Le Président (M. Kelley): Est-ce qu'il y a d'autres interventions? M. le député de Lac-Saint-Jean.
M. Cloutier: Malheureusement, là, j'aurais eu une autre question en fait pour Mme Saint-Martin, parce que, dans son exposé, elle nous a parlé de l'importance de garantir le droit à l'égalité entre les hommes et les femmes, puis j'étais curieux de savoir: Si la disposition se lisait dans ce sens-ci: «Dans l'interprétation et l'application de la présente charte, il doit être tenu compte de l'égalité entre les hommes et les femmes»... Bref, je me demandais si ce qui posait problème finalement, c'était le mot «garantir», et, si on y faisait abstraction, la crainte de la hiérarchisation serait exclue. Parce qu'elle est revenue plusieurs fois dans son exposé en reprenant le libellé ? là, c'est normal ? puis on y voit actuellement le mot «garantir». Mais je me questionne à savoir si, en biffant ces dispositions, on atteindrait un autre objectif qui est celui de la hiérarchisation.

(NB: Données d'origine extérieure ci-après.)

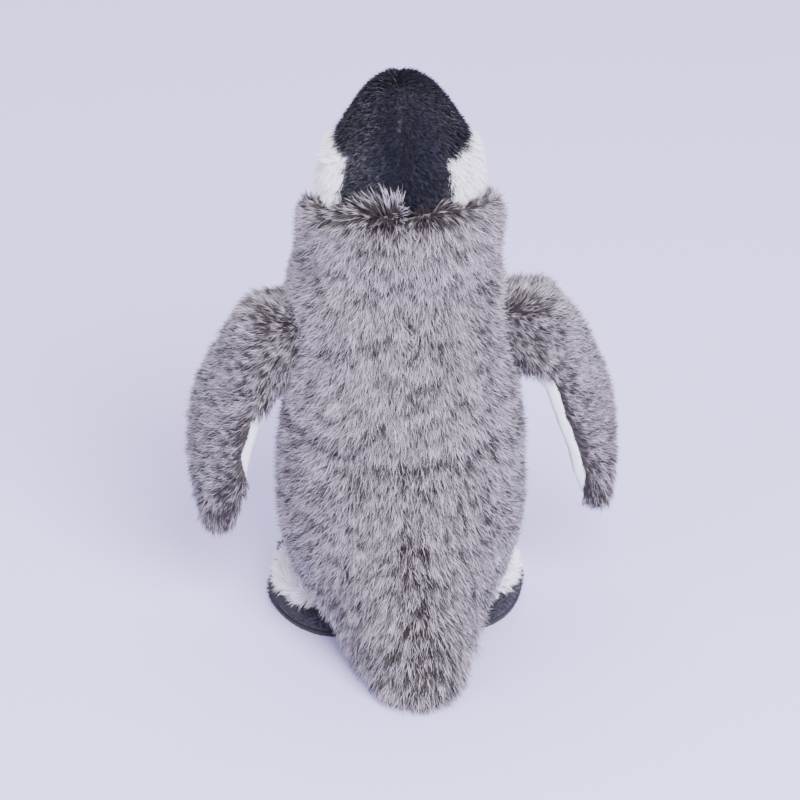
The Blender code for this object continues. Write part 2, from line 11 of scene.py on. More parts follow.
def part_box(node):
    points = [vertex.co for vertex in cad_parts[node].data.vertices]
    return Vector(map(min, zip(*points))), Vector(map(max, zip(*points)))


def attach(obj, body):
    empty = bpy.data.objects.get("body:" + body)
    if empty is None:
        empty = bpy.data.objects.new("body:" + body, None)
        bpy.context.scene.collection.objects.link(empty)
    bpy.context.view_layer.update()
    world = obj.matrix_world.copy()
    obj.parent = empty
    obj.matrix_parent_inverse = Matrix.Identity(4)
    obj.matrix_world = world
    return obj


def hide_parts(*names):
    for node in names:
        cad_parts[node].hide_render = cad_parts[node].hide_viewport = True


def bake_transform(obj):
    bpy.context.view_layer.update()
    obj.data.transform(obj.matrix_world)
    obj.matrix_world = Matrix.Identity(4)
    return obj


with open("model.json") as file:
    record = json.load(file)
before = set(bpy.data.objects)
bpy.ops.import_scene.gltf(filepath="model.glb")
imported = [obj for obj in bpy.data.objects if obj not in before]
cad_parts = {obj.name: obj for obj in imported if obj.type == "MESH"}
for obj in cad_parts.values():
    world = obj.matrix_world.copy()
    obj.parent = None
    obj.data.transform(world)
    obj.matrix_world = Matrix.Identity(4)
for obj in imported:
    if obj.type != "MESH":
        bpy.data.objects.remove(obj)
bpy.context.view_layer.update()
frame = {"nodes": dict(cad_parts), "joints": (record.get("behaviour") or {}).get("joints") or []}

Puis, l'autre élément, à l'article 28, on s'est inspirés du libellé de l'article 28, mais force est de constater aussi que la charte canadienne a des formulations pour le moins surprenantes aussi, mais on débute l'article 28 en faisant référence à «indépendamment des autres dispositions de la présente charte», le libellé qui a été retenu par le gouvernement ne reprend pas cette même disposition, puis je me demandais justement aussi si c'était par souci de hiérarchisation. Mais je ne sais pas si...
Le Président (M. Kelley): Alors, ça va être une soirée de délibérations, parce que la présidence a déjà une décision à réfléchir pendant la soirée. Le député a posé deux questions, et peut-être Me Saint-Martin peut délibérer sur ces questions. Compte tenu de l'heure, je propose qu'on ajourne nos travaux sine die. Merci beaucoup aux membres de la commission.